Opportunities-What’s in the store for builders and investors alike?
  • On comparing the low income housing with a luxury housing one does observe that IRRs are significantly higher due to-ability to turnaround and project execution is relatively faster than luxury segment.
  • With the estimated market size of INR 10,000billion there is an inherent demand as far as low income housing segment is concerned as the 90% of India’s total population (approximately 1billion) earns less than INR 24000 p.m.
  • From a builders perspective the project will be bigger because one has smaller units and hence the number of units will be bigger thus lowering construction costs as a result IRR would be better.
Challenges in the segment: Some of the challenges are common across as a real estate industry and some of them being very specific to this segment, are listed as -
  • Government rules are weighted towards the rich. It’s easier to build farmhouse on a two-acre plot than to construct 100 affordable homes on the same plot because of approvals. There are approx 56 departments from whom approvals are required. Construction delays due to lack of approvals results in higher costs, lower margins or self-defeating price escalation.
  • Currently, FDI norms are such that smaller projects are not viable for FDI.

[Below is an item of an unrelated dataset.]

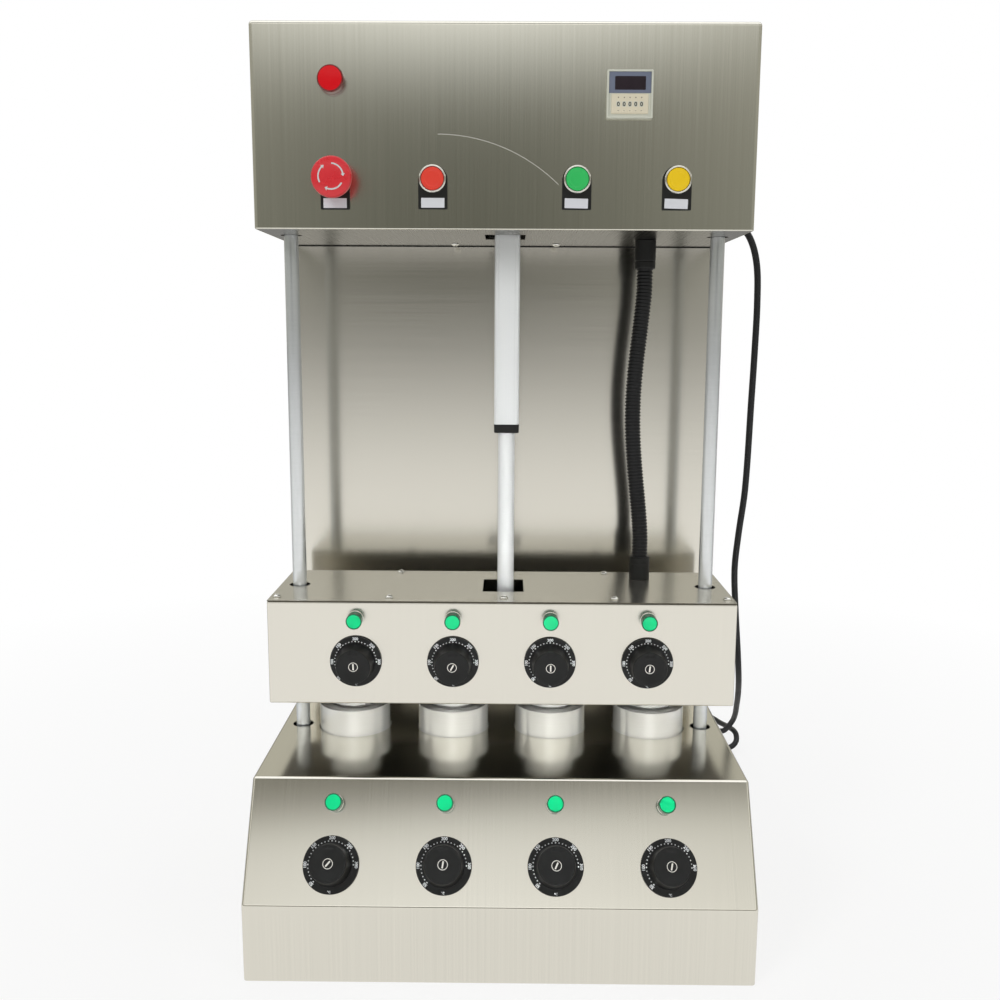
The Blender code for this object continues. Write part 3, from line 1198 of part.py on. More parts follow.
def supply_cord():
    """Cord from the gland, down behind the machine and in one loose loop on the counter to its plug."""
    drop = [(*place, share * GLAND_Z) for place, share in zip(CORD_DROP, CORD_DROP_HEIGHT_SHARES)]
    route = [Vector((GLAND_X + across, FRONT_Y + depth, z)) for across, depth, z in (*drop, *CORD_LAY)]
    points = smooth_route(route, CORD_STEP)
    piece("power_cord", tube_mesh("cord", points, [CORD_RADIUS] * len(points), 2), "cord_black")
    length = sum((far - near).length for near, far in zip(points, points[1:]))
    print(f"cord length {length:.3f} m in {len(points)} points")
    plug(points[-1], (points[-1] - points[-2]).normalized())


def plug(end, direction):
    """Plug at the cord's end: tapered tail, moulded body and flat blades."""
    turn = Vector((direction.x, direction.y, 0)).to_track_quat("Z", "Y").to_matrix().to_4x4()
    place = Matrix.Translation(end) @ turn
    body_start = GAP + PLUG_TAIL_LENGTH
    body_end = body_start + PLUG_LENGTH
    across, up, corner = PLUG_HALF_WIDTH, PLUG_HALF_HEIGHT, PLUG_CHAMFER
    outline = []
    for right, high in ((1, -1), (1, 1), (-1, 1), (-1, -1)):
        ends = [(right * (across - corner), high * up), (right * across, high * (up - corner))]
        outline += ends if right * high < 0 else ends[::-1]
    wide = (turn.inverted() @ Vector((0, 0, 1))).normalized()
    side = wide.cross(Vector((0, 0, 1)))
    rounded = [side * x + wide * z + Vector((0, 0, body_start)) for x, z in outline]
    body = shape(add_prism, rounded, (0, 0, PLUG_LENGTH))
    body.transform(place)
    made = piece("power_plug", body, "black_plastic")
    added = bmesh.new()
    add_rod(added, PLUG_TAIL_RADIUS, (0, 0, GAP), (0, 0, body_start + PLUG_CHAMFER), SMALL_SIDES)
    for offset in (-BLADE_SPREAD, 0, BLADE_SPREAD):
        low = side * (offset - BLADE_THICKNESS / 2) - wide * BLADE_WIDTH / 2
        high = side * (offset + BLADE_THICKNESS / 2) + wide * BLADE_WIDTH / 2
        ends = [low, Vector((*high.xy, 0))]
        near = Vector((min(v.x for v in ends), min(v.y for v in ends), body_end - PLUG_CHAMFER))
        far = Vector((max(v.x for v in ends), max(v.y for v in ends), body_end + BLADE_LENGTH))
        add_block(added, near, far)
    added.transform(place)
    shaped(made, "UNION", added)


def cord_gland():
    """Gland of the cord in the back panel, pointing to the rear."""
    inner = -SHEET - GAP
    profile = [
        (0, inner - GLAND_NUT_HEIGHT),
        (GLAND_NUT_RADIUS, inner - GLAND_NUT_HEIGHT),
        (GLAND_NUT_RADIUS, inner),
        (GLAND_NECK_RADIUS, inner),
        (GLAND_NECK_RADIUS, GAP),
        (GLAND_HEAD_RADIUS, GAP),
        (GLAND_HEAD_RADIUS, GLAND_HEAD_HEIGHT),
        (GLAND_DOME_RADIUS, GLAND_LENGTH),
        (0, GLAND_LENGTH),
    ]
    place = (GLAND_X, PANEL_Y + SHEET, GLAND_Z)
    piece("cord_gland", shape(add_turned, profile, TINY_SIDES), "black_plastic", place, -math.pi / 2)


def build():
    """Builds the whole machine, lowest parts first."""
    clear_scene()
    base_casing()
    base_floor()
    lower_moulds()
    slope_dials = [slope_point(x, BASE_DIAL_RISE) for x in BASE_CONTROL_X]
    slope_lamps = [slope_point(x, BASE_LAMP_RISE) for x in BASE_CONTROL_X]
    dials("lower", slope_dials, SLOPE_TILT)
    lamps("lower", slope_lamps, SLOPE_TILT)
    thermostat_bank("lower_thermostats", slope_dials, SLOPE_TILT)
    columns()
    back_panel()
    rear_cover("base_rear_cover", BASE_OPENING_WIDTH, BASE_COVER_Z, True)
    rear_cover("top_rear_cover", TOP_OPENING_WIDTH, TOP_COVER_Z, False)
    control_box()
    crosshead()

    carriage = frame_empty("carriage_slide", Vector((0, AXIS_Y, CARRIAGE_BOTTOM_Z)))
    actuator(carriage)
    carriage_casing(carriage)
    punch_plate(carriage)
    punches(carriage)
    dial_places = [head_point(x, CARRIAGE_DIAL_Z) - carriage.location for x in CARRIAGE_CONTROL_X]
    lamp_places = [head_point(x, CARRIAGE_LAMP_Z) - carriage.location for x in CARRIAGE_CONTROL_X]
    dials("upper", dial_places, UPRIGHT_TILT, carriage)
    lamps("upper", lamp_places, UPRIGHT_TILT, carriage)
    thermostat_bank("upper_thermostats", dial_places, UPRIGHT_TILT, carriage)

    push_buttons()
    stop_button()
    power_lamp()
    timer()
    hose_fittings(carriage)
    ribbed_hose()
    cord_gland()
    supply_cord()


build()
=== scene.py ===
"""Looks of the pizza cone machine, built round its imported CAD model.

Metres, +Z up, in the CAD model's frame: the user stands on the -Y side and X runs to the user's right.
Shapes are worked out in millimetres and turned to metres where they become a piece.
"""

import math

import bmesh
import bpy
import numpy as np
from mathutils import Matrix, Vector


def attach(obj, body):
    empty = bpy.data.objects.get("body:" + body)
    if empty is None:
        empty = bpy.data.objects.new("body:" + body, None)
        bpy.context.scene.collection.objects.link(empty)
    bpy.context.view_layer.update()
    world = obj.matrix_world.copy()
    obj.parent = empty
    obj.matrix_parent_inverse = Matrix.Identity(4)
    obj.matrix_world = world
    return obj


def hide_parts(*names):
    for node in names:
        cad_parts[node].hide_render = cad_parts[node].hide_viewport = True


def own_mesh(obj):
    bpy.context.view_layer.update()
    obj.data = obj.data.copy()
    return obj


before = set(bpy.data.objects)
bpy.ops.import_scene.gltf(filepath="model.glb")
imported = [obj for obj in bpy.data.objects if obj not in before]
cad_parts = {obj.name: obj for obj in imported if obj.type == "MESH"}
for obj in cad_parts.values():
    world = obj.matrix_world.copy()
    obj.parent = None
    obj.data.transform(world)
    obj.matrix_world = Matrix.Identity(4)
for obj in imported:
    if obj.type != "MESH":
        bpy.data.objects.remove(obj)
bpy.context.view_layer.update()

# Directions that a flat face may look in: columns are the piece's own x, y and outward z
UPWARD = np.eye(3)
FORWARD = np.array([[1, 0, 0], [0, 0, -1], [0, 1, 0]], float)
REARWARD = np.array([[-1, 0, 0], [0, 0, 1], [0, 1, 0]], float)
DOWNWARD = np.diag([1.0, -1.0, -1.0])
SLOPE_TILT = math.atan2(0.109, 0.0645)  # rise and run of the base's sloped face
SLOPE = np.array(
    [
        [1, 0, 0],
        [0, math.cos(SLOPE_TILT), -math.sin(SLOPE_TILT)],
        [0, math.sin(SLOPE_TILT), math.cos(SLOPE_TILT)],
    ]
)

# Main faces, edges and openings, in millimetres
FRONT_Y = -178.0
DECK_Y = -113.5
HEAD_Y = -36.0
AXIS_Y = 40.0
HOSE_Y = 83.0
PANEL_Y = 172.0
CREASE_Z = 82.0
DECK_Z = 191.0
LID_Z = 361.0
BOX_Z = 757.0
TOP_Z = 962.0
BASE_HALF = 260
BOX_HALF = 259
CARRIAGE_HALF = 258
PANEL_HALF = 263
CARRIAGE_DEPTH = 150
CARRIAGE_Z = 243.5
COVER_Z = (95, 868)
SHEET = 1.5
COLUMN_X = 236.0
COLUMN_HOLE = 11.75
HOSE_HOLE = 9.4
HOSE_TOP_X = 162
HOSE_LOW_X = 164.5
MOULD_X = (-173.5, -57.2, 57.2, 173.5)
BASE_CONTROL_X = (-171.6, -56.8, 56.8, 171.6)
CARRIAGE_CONTROL_X = (-160.8, -53.5, 53.5, 160.8)
ACTUATOR_X = 3.8
LID_OPENING = (1.25, 41.0, 46.5, 60.0)
FLOOR_OPENING = (1.25, 52.0, 44.6, 60.0)
# Edges that turn by more than this stay sharp
SHARP = math.radians(38)


# ---- camera and cord


def linked(name, data):
    """New object in the scene."""
    made = bpy.data.objects.new(name, data)
    bpy.context.scene.collection.objects.link(made)
    return made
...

  • The Government has to build additional infrastructure for people to commute as such houses will not be in the city centre but will be located outside the city limits.
Despite the challenges and low income housing being at its primitive stage there is an air of optimism about the sector’s growth emphasizing the segment to be one of a kind where units are funded by private sector companies and built by private sector companies. Emergence of nuclear families, rise in urban population, rich demographic dividends (aspiring youth of India) has given rise to several townships and the ‘aam aadmi’s makan’ segment is expected to grow significantly in future.